His research details the ways that new technologies will enable companies to profile consumers and deliver advertisements in a dramatically more personalized way. Given what's already being done with your personal information, Calo is concerned that advertisers will soon be able to target your weaknesses and vulnerabilities on a scale never seen before.

In other words, the main problem with the way advertising is conducted online isn't so much about privacy -- it's about control.

Becca Rosen summarized it well in The Atlantic, "This is about protecting consumers from profit-seeking corporations, who are gaining an insurmountable edge in their efforts to get people to part with their money." Much of what we hear today about advertising online is a tired debate focused on abstract threats to privacy and a weak defense filled with half-truths about benefits and "free" services. Instead, Calo's arguments use a behavioral economics lens to explore what happens to these practices as they mature.

To be clear, companies have legitimate reasons for wanting to make advertisements more personal. The problem is that online marketing today isn't very sophisticated. For all the information that these firms are collecting, they are not very good at "relevance" -- they're still struggling to get the right ad in front of the right person. But that doesn't mean it will be this way forever.

There seems to be a lot of interest in making ads more "useful" to both companies and consumers, even when it borderlines on being invasive. Apple and Microsoft have already filed patents for "mood-based advertising," Facebook has expanded tracking into the physical world, and Amazon is exploring how to get customers what they want before they even place an order. Companies like Orbitz have already gotten in hot water for steering Mac users toward higher-priced options, and Staples was recently exposed for charging different shoppers different prices for the same items.

While some might argue this is just the natural extension of coupons and promotions into the digital age, there are some stark differences. For one, today's shopper is a "mediated customer." They are making purchases through some sort of interactive or networked device designed by somebody else. The technology being used captures all their interactions, analyzes their behavior, and shares it widely with third parties. Unlike being approached by a salesperson in a mall, online ads can reach you any time and any place - and it's all automated. Theoretically, the ugly practice of price discrimination could be employed whenever the opportunity arises.

We are at the start of a massive shift; As Calo describes it, "The truth is that we are only beginning to understand how vast asymmetries of information coupled with the unilateral power to design the legal and visual terms of the transaction could alter the consumer landscape."

Perhaps the largest challenge consumers face with this issue is that they can't clearly know when digital market manipulation is taking place. Ads are served up by complicated algorithms which the public is not allowed to scrutinize. The larger problem here goes deeper, as Calo told me:

"Today you can't know. You don't have access to the backend. We're stuck in Gutenberg era when it comes to telling people what's going on. Amazon is talking about delivering with drones, and people are wearing smartphones on their face, but privacy policy is still this goofy, outdated way to tell people things."

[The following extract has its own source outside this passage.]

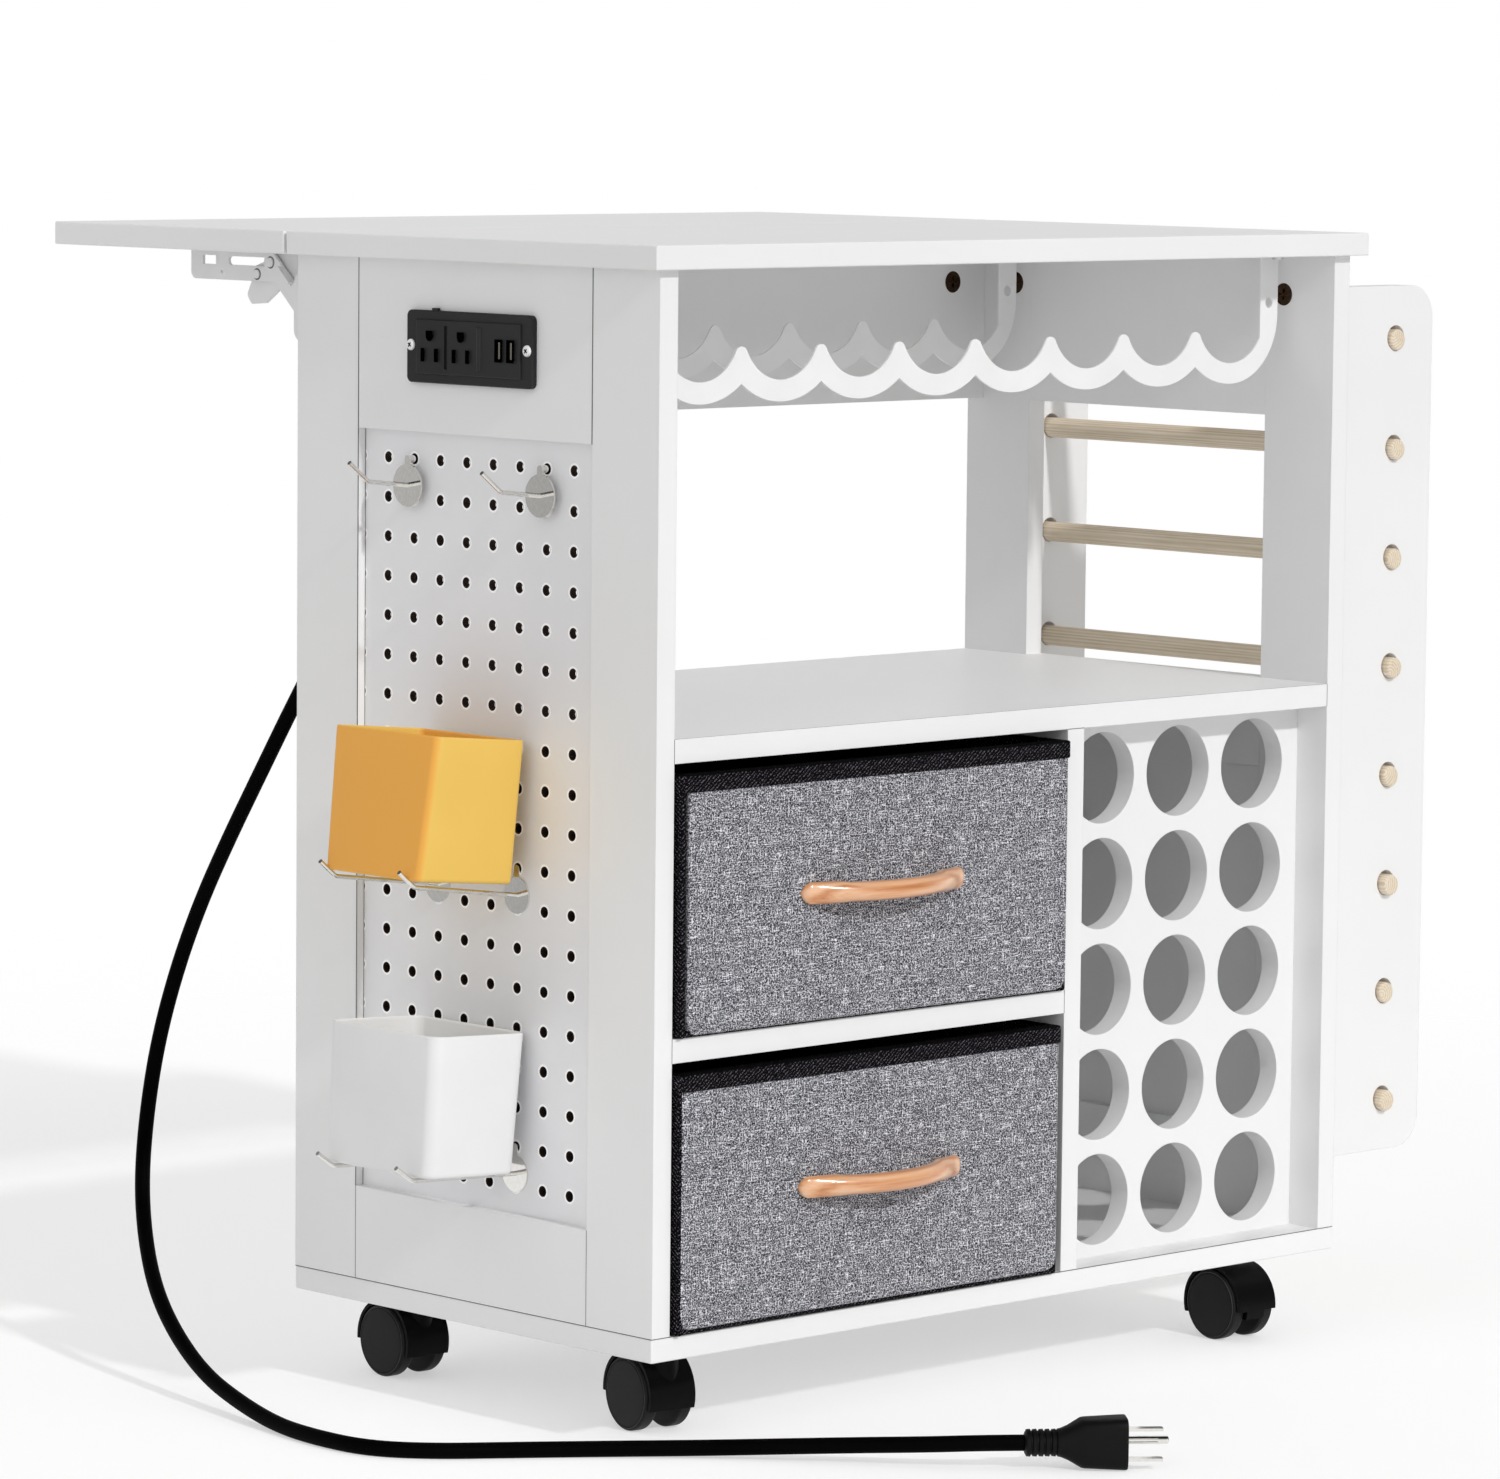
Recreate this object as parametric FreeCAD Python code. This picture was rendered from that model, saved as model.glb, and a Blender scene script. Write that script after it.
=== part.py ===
import FreeCAD, Part
import math
import os

V = FreeCAD.Vector

# Rolling craft cart. Lengths in millimetres. Built with x from the left face of the carcass to the right,
# y from its front edge to the back, z up from the floor, and moved to the centre of its footprint at the end.

# Carcass
carcass_width = 624.0
carcass_depth = 340.0
board = 15.0
base_height = 58.0
drawer_bay_height = 169.0
drawer_bay_width = 345.0
upper_bay_height = 285.0
stile_width = 60.0
top_rail_height = 108.0
low_rail_height = 60.0
edge_round = 1.0
overhang_side = 10.0
overhang_front = 8.0
thin_panel = 5.0
panel_recess = 6.0
groove_depth = 5.0
back_panel_inset = 5.0

# Fold-out leaf and its two locking brackets
leaf_depth = 237.0
leaf_gap = 2.5
bracket_inset = 19.0
sheet = 2.0
slip = 0.4
rivet_head = 1.0
pivot_y = 18.0
pivot_z = 22.0
pivot_r = 2.5
pin_clearance = 0.08
arm_start = 3.5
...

To deal with this, Calo suggests a variety of methods: internal review boards, a paid option for popular "free" services online, notification, regulation; each, as he points out, with its own flaws and drawbacks.

The only way to really protect people from the potential harms of these practices is to interrupt the incentives for companies to even do this. This could involve providing consumers more legal protections, limiting the collection of personal data, building systems for greater transparency, or making the practice toxic in the eyes of consumers. Nobody likes being the "sucker" -- the problem is the system is designed so that you'll never find out if you're being taken advantage of.

What is at stake isn't purely a matter of annoying ads or nosy companies -- it's a deep set of customer protections that have taken decades of hard work to secure.